━━━ Provided material

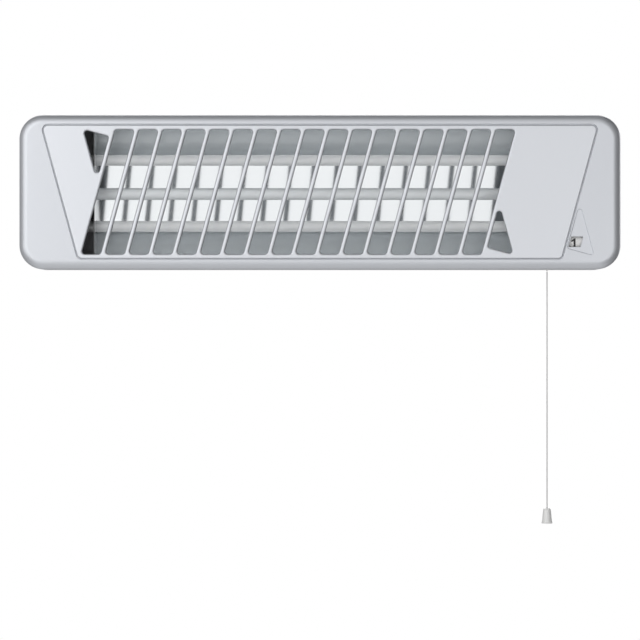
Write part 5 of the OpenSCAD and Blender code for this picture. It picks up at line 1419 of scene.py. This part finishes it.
def ramp(axis, start, end, low, high):
    """A smooth step along one axis of the world's direction."""
    return add(tree, "ShaderNodeMapRange", Value=way[axis], From_Min=start, From_Max=end,
               To_Min=low, To_Max=high, interpolation_type="SMOOTHSTEP")


def combined(operation, first, *others):
    """Several values taken together, one after the other."""
    for other in others:
        first = math_node(tree, operation, first, other)
    return first


ahead, from_left = ramp("Y", -0.36, -0.80, 0.10, 1.0), ramp("X", 0.0, 0.5, 1.0, 0.12)
beside_lamp = ramp("X", -0.3, -0.6, 1.0, 0.3)
from_side, from_right = ramp("X", -0.4, -0.9, 0.0, 0.15), ramp("X", 0.6, 0.95, 0.0, 0.07)
from_below, behind = ramp("Z", -0.15, -0.7, 0.0, 0.03), ramp("Y", 0.6, 0.9, 0.0, 0.3)
front_light = combined("MULTIPLY", ahead, from_left, beside_lamp)
around = combined("ADD", from_below, combined("ADD", from_side, from_right), behind)
room = combined("ADD", front_light, around)
camera_ray = rays["Is Camera Ray"]
dim = add(tree, "ShaderNodeBackground", Color=(1.0, 1.0, 1.0, 1.0), Strength=room)
bright = add(tree, "ShaderNodeBackground", Color=(1.0, 1.0, 1.0, 1.0),
             Strength=combined("MAXIMUM", camera_ray, room))
direct = combined("MAXIMUM", camera_ray, rays["Is Glossy Ray"], rays["Is Transmission Ray"])
add(tree, "ShaderNodeOutputWorld", Surface=add(tree, "ShaderNodeMixShader", direct, dim, bright))
print("room is white for the camera, dim for soft light")

# %% Lamps
LAMPS = (
    ("left_lamp", (-1.35, -1.65, 0.45), 2.2, 18.0),
    ("right_lamp", (1.2, -2.6, -0.3), 1.4, 7.0),
    ("back_lamp", (0.3, 2.9, 1.2), 2.4, 38.0),
    ("side_lamp", (2.3, 2.1, 0.2), 1.4, 9.0),
)
middle = Vector((0, -0.08, RISE * MM))
for name, place, size, power in LAMPS:
    lamp = new_object(name, bpy.data.lights.new(name, "AREA"), place)
    lamp.data.shape, lamp.data.size, lamp.data.energy = "SQUARE", size, power
    lamp.rotation_euler = (middle - Vector(place)).to_track_quat("-Z", "Y").to_euler()
    print(name, power, "W")
scene.view_settings.view_transform = "Standard"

━━━━━━

● **Work instructions**
Your output must be the lines of the material above, from the first through the line that contains "return first", copied exactly. Include both endpoints and nothing else.

● **Final answer**
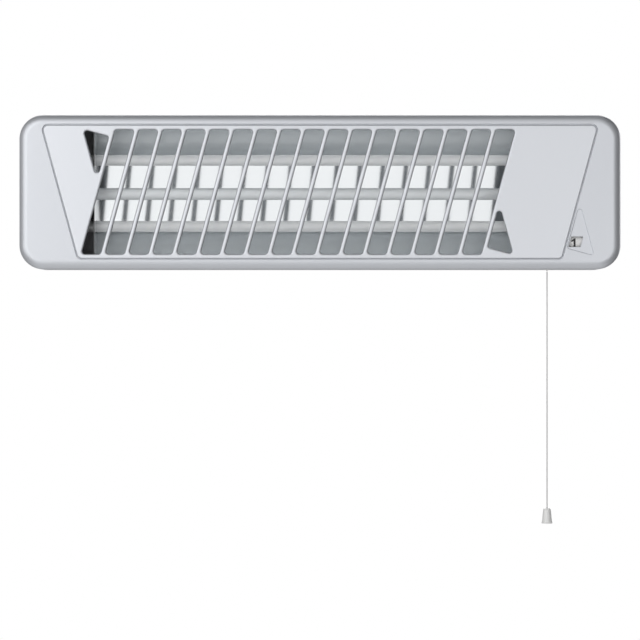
Write part 5 of the OpenSCAD and Blender code for this picture. It picks up at line 1419 of scene.py. This part finishes it.
def ramp(axis, start, end, low, high):
    """A smooth step along one axis of the world's direction."""
    return add(tree, "ShaderNodeMapRange", Value=way[axis], From_Min=start, From_Max=end,
               To_Min=low, To_Max=high, interpolation_type="SMOOTHSTEP")


def combined(operation, first, *others):
    """Several values taken together, one after the other."""
    for other in others:
        first = math_node(tree, operation, first, other)
    return first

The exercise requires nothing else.